We will use STG (The degree of study time for goal object materials) and PEG (The exam performance of users for goal objects) to find the relationships with UNS (an individual’s knowledge level). We decided to use these variables since we believe time spent studying for goal object and its respective exam performance are the best predictors for an individual’s knowledge level as they offer less random outliers, and are directly correlated to knowledge levels. We will select these three columns and plot STG vs PEG with the four UNS classes plotting as different colours. A scatter plot with four colours will allow us to visualize the relationship between the three variables better. We will then apply a k-nearest neighbour model to our training set and use STG and PEG to predict an individual’s UNS. We will also tune our model to select the best ‘k’ value for our model by performing cross validation before applying our fitted model to our testing dataset, from which we can determine the accuracy of it.

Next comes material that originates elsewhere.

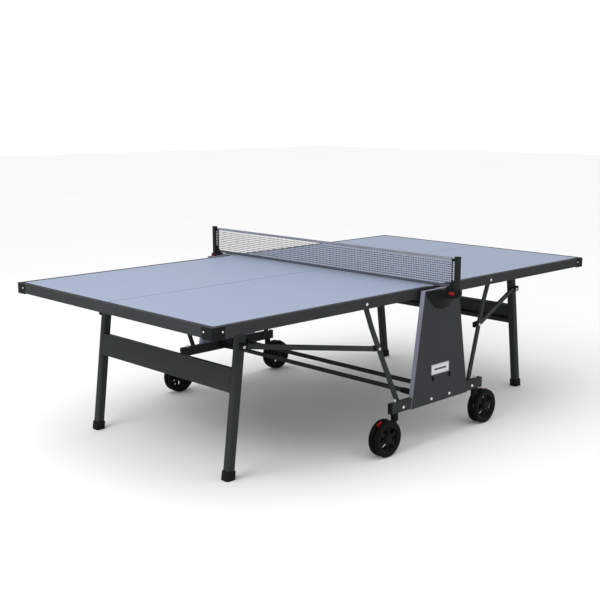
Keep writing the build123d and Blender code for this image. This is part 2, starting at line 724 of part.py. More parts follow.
with BuildPart() as net_brackets:
    extrude(to_extrude=shield_back, amount=-SHIELD_PLATE)
    loft([shield_front.face(), shield_end.face()])
    with BuildSketch(upward(0, (BOSS_INNER_Y + BOSS_OUTER_Y) / 2, BOSS_BOTTOM)):
        Rectangle(2 * BOSS_HALF_X, BOSS_OUTER_Y - BOSS_INNER_Y)
        fillet(vertices().group_by(Axis.Y)[-1], BOSS_CORNER)
    extrude(amount=SHIELD_TOP - BOSS_BOTTOM)
    with BuildSketch(upward(0, (PANEL_INNER_Y + PANEL_OUTER_Y + SHIELD_PLATE) / 2, PANEL_TOP)):
        Rectangle(2 * LIP_HALF_X, PANEL_OUTER_Y + SHIELD_PLATE - PANEL_INNER_Y)
    extrude(amount=SHIELD_TOP - PANEL_TOP)
    with BuildSketch(Plane.YZ):
        with BuildLine():
            Polyline(
                (PANEL_OUTER_Y + 6, SHIELD_TOP),
                (POST_INNER_Y, SHIELD_TOP),
                (POST_INNER_Y, SHIELD_TOP + GUSSET[1]),
                (NET_HALF_SPAN + CLEAR, NET_BOTTOM - CLEAR),
                close=True,
            )
        make_face()
    extrude(amount=GUSSET[0] / 2, both=True)
    for cheek_x in (-GUSSET[0] / 2, GUSSET[0] / 2 - CHEEK[0]):
        with BuildSketch(Plane.YZ.offset(cheek_x)):
            with BuildLine():
                Polyline((POST_INNER_Y, SHIELD_TOP), (POST_INNER_Y, CHEEK[3]), (CHEEK[2], CHEEK[3]))
                Line((CHEEK[1], SHIELD_TOP), (POST_INNER_Y, SHIELD_TOP))
                ThreePointArc((CHEEK[2], CHEEK[3]), (CHEEK[1] + 30, SHIELD_TOP + 14), (CHEEK[1], SHIELD_TOP))
            make_face()
        extrude(amount=CHEEK[0])
    with BuildSketch(upward(0, POST_Y, POST_BOTTOM)):
        RectangleRounded(*POST_SIZE, POST_CORNER)
    extrude(amount=SHIELD_TOP + GUSSET[1] - POST_BOTTOM, mode=Mode.SUBTRACT)
    with BuildSketch(endward(-BOSS_HALF_X, LEVER_Y, LEVER_Z)):
        SlotOverall(LEVER[0] + 2 * CLEAR, LEVER[1] + 2 * CLEAR)
    extrude(amount=LEVER_POCKET, mode=Mode.SUBTRACT)
    mirror(about=Plane.XZ)

with BuildPart() as net_posts:
    with BuildSketch(upward(0, POST_Y, POST_BOTTOM)):
        RectangleRounded(*POST_SIZE, POST_CORNER)
    extrude(amount=POST_TOP - POST_BOTTOM)
    chamfer(net_posts.faces().sort_by(Axis.Z)[-1].edges(), 1.5)
    mirror(about=Plane.XZ)

with BuildPart() as net_clips:
    with BuildSketch(upward(0, (NET_HALF_SPAN + POST_INNER_Y) / 2, CLIP_Z[0])):
        Rectangle(CLIP_THICKNESS, POST_INNER_Y - NET_HALF_SPAN)
    extrude(amount=CLIP_Z[1] - CLIP_Z[0])
    mirror(about=Plane.XZ)


def net_strip(bottom, top, thickness):
    """A straight strip of the net between the two posts."""
    with BuildPart() as strip:
        with BuildSketch(upward(0, 0, bottom)):
            Rectangle(thickness, 2 * NET_HALF_SPAN)
        extrude(amount=top - bottom)
    return strip.part


save(side_rails.part, "side_rails")
save(rail_end_caps.part, "rail_end_caps")
save(side_panels.part, "side_panels")
save(panel_facings.part, "panel_facings")
save(badge_plates.part, "badge_plates")
save(panel_hooks.part, "panel_hooks")
save(cross_tubes.part, "cross_tubes")
save(tube_sockets.part, "tube_sockets")
save(guide_tracks.part, "guide_tracks")
save(trolley_bolts.part, "trolley_bolts")
save(net_brackets.part, "net_brackets")
save(net_posts.part, "net_posts")
save(net_clips.part, "net_clips")
save(net_strip(NET_TOP - NET_TAPE, NET_TOP, 2 * NET_THICKNESS), "net_tape")
save(net_strip(NET_BOTTOM + NET_HEM, NET_TOP - NET_TAPE, NET_THICKNESS), "net_mesh")
save(net_strip(NET_BOTTOM, NET_BOTTOM + NET_HEM, 2 * NET_THICKNESS), "net_hem")

with BuildPart() as net_release:
    with BuildSketch(endward(-BOSS_HALF_X - LEVER_PROUD, LEVER_Y, LEVER_Z)):
        SlotOverall(*LEVER)
    extrude(amount=LEVER_SUNK + LEVER_PROUD)
    fillet(net_release.faces().sort_by(Axis.X)[0].edges(), 2.5)
save(net_release.part, "net_release_rear")
save(mirror(net_release.part, about=Plane.XZ), "net_release_front")

# ---------------------------------------------------------------- casters

AXLE_RADIUS = 5
TREAD_INNER = 68
HUB_RADIUS = 21
WINDOW_RADII = (29, 60)
WINDOWS = 6
WEB_THICKNESS = 9
NECK_RADIUS = 17
NECK_BOTTOM = 160
STEM_GAP = 0.5
FORK_RADIUS = 80
FORK_EDGE = 76
BRAKE_PIVOT_ANGLE = 100
BRAKE_PIVOT_RADIUS = 62
BRAKE_PIN = 3
BRAKE_EYE = 9
BRAKE_SWEEP = 7
BRAKE_TONGUE = 4
BRAKE_ANGLES = (54, 72)
BRAKE_RADII = (66, 91)
BRAKE_ROOT_ANGLE = 86

fork_side = Plane(origin=(WHEEL_X, STEM[1], WHEEL_RADIUS), x_dir=(1, 0, 0), z_dir=(0, -1, 0))


def polar(radius, angle):
    """A point round the wheel's axle, drawn on the side of the fork."""
    return (radius * cos(radians(angle)), radius * sin(radians(angle)))


BRAKE_PIVOT = polar(BRAKE_PIVOT_RADIUS, BRAKE_PIVOT_ANGLE)


def caster_wheel(middle_y):
    """One wheel of the twin caster: rounded tread, thin web with windows, and a hub."""
    centre = (WHEEL_X, middle_y, WHEEL_RADIUS)
    half = WHEEL_WIDTH / 2
    with BuildPart() as wheel:
        with BuildSketch(Plane(origin=centre, x_dir=(0, 1, 0), z_dir=(1, 0, 0))):
            with BuildLine():
                Line((-half, TREAD_INNER), (half, TREAD_INNER))
                Line((half, TREAD_INNER), (half, WHEEL_RADIUS - 7))
                ThreePointArc((half, WHEEL_RADIUS - 7), (0, WHEEL_RADIUS), (-half, WHEEL_RADIUS - 7))
                Line((-half, WHEEL_RADIUS - 7), (-half, TREAD_INNER))
            make_face()
            with Locations((0, (TREAD_INNER + HUB_RADIUS) / 2)):
                Rectangle(WEB_THICKNESS, TREAD_INNER - HUB_RADIUS + 2)
            with Locations((0, (HUB_RADIUS + AXLE_RADIUS + RUNNING) / 2)):
                Rectangle(WHEEL_WIDTH, HUB_RADIUS - AXLE_RADIUS - RUNNING)
        revolve(axis=Axis(centre, (0, 1, 0)))
        with BuildSketch(Plane(origin=centre, x_dir=(1, 0, 0), z_dir=(0, -1, 0))):
            with PolarLocations(0, WINDOWS, start_angle=360 / WINDOWS / 2):
                Polygon(
                    (WINDOW_RADII[0], 0),
                    polar(WINDOW_RADII[1], 22),
                    polar(WINDOW_RADII[1], -22),
                    align=None,
                )
        extrude(amount=WHEEL_WIDTH, both=True, mode=Mode.SUBTRACT)
    return wheel.part


wheel_offset = (WHEEL_GAP + WHEEL_WIDTH) / 2

fork_rim = HUB_RADIUS - 2

with BuildPart() as fork:
    with BuildSketch(fork_side):
        Circle(fork_rim)
        with BuildLine():
            Line(polar(fork_rim, 70), polar(FORK_EDGE, 92))
            Line(polar(FORK_EDGE, 92), polar(FORK_RADIUS, 112))
            ThreePointArc(polar(FORK_RADIUS, 112), polar(FORK_RADIUS, 136), polar(FORK_RADIUS, 160))
            Line(polar(FORK_RADIUS, 160), polar(fork_rim, 225))
            Line(polar(fork_rim, 225), (0, 0))
            Line((0, 0), polar(fork_rim, 70))
        make_face()
    extrude(amount=FORK_THICKNESS / 2, both=True)
    with Locations((STEM[0] + 6, STEM[1], NECK_BOTTOM - 13)):
        Box(2 * NECK_RADIUS, FORK_THICKNESS, 30)
    # The brake's tongue turns in a slot, on a pin that crosses it.
    with BuildSketch(fork_side):
        with Locations(BRAKE_PIVOT):
            Circle(BRAKE_EYE + BRAKE_SWEEP)
    extrude(amount=BRAKE_TONGUE / 2 + CLEAR, both=True, mode=Mode.SUBTRACT)
    with BuildSketch(fork_side):
        with Locations(BRAKE_PIVOT):
            Circle(BRAKE_PIN)
    extrude(amount=FORK_THICKNESS / 2, both=True)
    neck_top = RAIL_BOTTOM - STEM_GAP
    with Locations((STEM[0], STEM[1], (NECK_BOTTOM + neck_top) / 2)):
        Cylinder(NECK_RADIUS, neck_top - NECK_BOTTOM)
    with Locations((STEM[0], STEM[1], (neck_top + RAIL_TOP) / 2)):
        Cylinder(STEM_RADIUS, RAIL_TOP - neck_top)
    with Locations(outward(WHEEL_X, STEM[1], WHEEL_RADIUS)):
        Cylinder(AXLE_RADIUS, 2 * WHEEL_WIDTH + WHEEL_GAP)

with BuildPart() as brake:
    with BuildSketch(fork_side):
        with BuildLine():
            Polyline(
                polar(BRAKE_RADII[0] + 12, BRAKE_ANGLES[1] + 4),
                polar(BRAKE_RADII[0], BRAKE_ROOT_ANGLE),
                polar(BRAKE_RADII[0] - 8, BRAKE_ANGLES[1]),
                polar(BRAKE_RADII[0], BRAKE_ANGLES[0]),
                polar(BRAKE_RADII[1], BRAKE_ANGLES[0]),
            )
            ThreePointArc(
                polar(BRAKE_RADII[1], BRAKE_ANGLES[0]),
                polar(BRAKE_RADII[1], sum(BRAKE_ANGLES) / 2),
                polar(BRAKE_RADII[1], BRAKE_ANGLES[1]),
            )
            Line(polar(BRAKE_RADII[1], BRAKE_ANGLES[1]), polar(BRAKE_RADII[0] + 12, BRAKE_ANGLES[1] + 4))
        make_face()
    extrude(amount=FORK_THICKNESS / 2, both=True)
    with BuildSketch(fork_side):
        with Locations(BRAKE_PIVOT):
            Circle(BRAKE_EYE)
        with BuildLine():
            Polyline(
                (BRAKE_PIVOT[0], BRAKE_PIVOT[1] + BRAKE_EYE),
                (BRAKE_PIVOT[0], BRAKE_PIVOT[1] - BRAKE_EYE),
                polar(BRAKE_RADII[0] - 8, BRAKE_ANGLES[1]),
                polar(BRAKE_RADII[0] + 12, BRAKE_ANGLES[1] + 4),
                close=True,
            )
        make_face()
    extrude(amount=BRAKE_TONGUE / 2, both=True)
    with BuildSketch(fork_side):
        with Locations(BRAKE_PIVOT):
            Circle(BRAKE_PIN + RUNNING)
    extrude(amount=BRAKE_TONGUE, both=True, mode=Mode.SUBTRACT)

caster_parts = {
    "caster_fork": fork.part,
    "caster_wheel_outer": caster_wheel(STEM[1] + wheel_offset),
    "caster_wheel_inner": caster_wheel(STEM[1] - wheel_offset),
    "caster_brake": brake.part,
}
for name, part in caster_parts.items():
    save(part, f"{name}_rear_right")
    save(mirror(part, about=Plane.YZ), f"{name}_rear_left")
    save(mirror(part, about=Plane.XZ), f"{name}_front_right")
    save(mirror(mirror(part, about=Plane.XZ), about=Plane.YZ), f"{name}_front_left")
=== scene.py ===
# The looks of a folding table-tennis table: materials, finely built pieces, light and camera round the
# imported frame. Lengths in tables and place names are millimetres; MM takes them to metres.

from math import asin, cos, hypot, pi, radians, sin, tan

import bmesh
import bpy
from mathutils import Matrix, Vector


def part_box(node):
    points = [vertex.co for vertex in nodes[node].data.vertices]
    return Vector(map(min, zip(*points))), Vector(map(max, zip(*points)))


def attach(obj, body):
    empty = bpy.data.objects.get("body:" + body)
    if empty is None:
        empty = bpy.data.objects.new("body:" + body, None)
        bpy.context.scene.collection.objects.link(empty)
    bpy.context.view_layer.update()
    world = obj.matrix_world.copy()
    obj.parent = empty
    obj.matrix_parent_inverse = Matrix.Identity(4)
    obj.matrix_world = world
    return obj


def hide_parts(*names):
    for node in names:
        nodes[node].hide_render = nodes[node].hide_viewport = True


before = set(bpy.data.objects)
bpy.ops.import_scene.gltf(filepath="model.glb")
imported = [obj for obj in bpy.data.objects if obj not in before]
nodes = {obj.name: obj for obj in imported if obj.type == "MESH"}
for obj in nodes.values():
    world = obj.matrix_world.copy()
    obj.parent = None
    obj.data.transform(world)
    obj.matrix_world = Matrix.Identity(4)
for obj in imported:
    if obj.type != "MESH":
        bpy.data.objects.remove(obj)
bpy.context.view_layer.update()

MM = 0.001
SIDES = {"front": -1, "rear": 1}
ENDS = {"left": -1, "right": 1}


# ---------------------------------------------------------------- materials


def add(tree, kind, **inputs):
    """A shader node with some of its inputs set by name."""
    node = tree.nodes.new(kind)
    for name, value in inputs.items():
        node.inputs[name.replace("_", " ")].default_value = value
    return node


def maths(tree, operation, a, b=None):
    """A maths node; an input is a number or another node's output."""
    node = tree.nodes.new("ShaderNodeMath")
    node.operation = operation
    for socket, value in zip(node.inputs, (a, b)):
        if value is None:
            continue
        if isinstance(value, (int, float)):
            socket.default_value = value
        else:
            tree.links.new(value, socket)
    return node.outputs[0]


def blend_colour(tree, factor, low, high):
    """Mixes two colours, or colour outputs, by a factor output."""
    node = tree.nodes.new("ShaderNodeMix")
    node.data_type = "RGBA"
    tree.links.new(factor, node.inputs[0])
    for socket, value in ((node.inputs[6], low), (node.inputs[7], high)):
        if isinstance(value, tuple):
            socket.default_value = (*value, 1)
        else:
            tree.links.new(value, socket)
    return node.outputs[2]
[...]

### Expected outcomes and significance:

We expect STG and PEG to be the two best predictors to classify the UNS of a new individual, and thus produce a model with relatively good accuracy in relation to the context and application of our model. After preliminary analysis, we expect PEG to play a larger role than STG in UNS prediction since graphically, those with higher PEG values tend to be classified as “high” in terms of UNS. These findings can allow us to  predict an individual’s knowledge level based on degree of study time and exam performance in the real world.  A prediction of the reversal could also be made. In the future, it would be interesting to also investigate the impact of other variables such as STR and LPR on classifying knowledge level.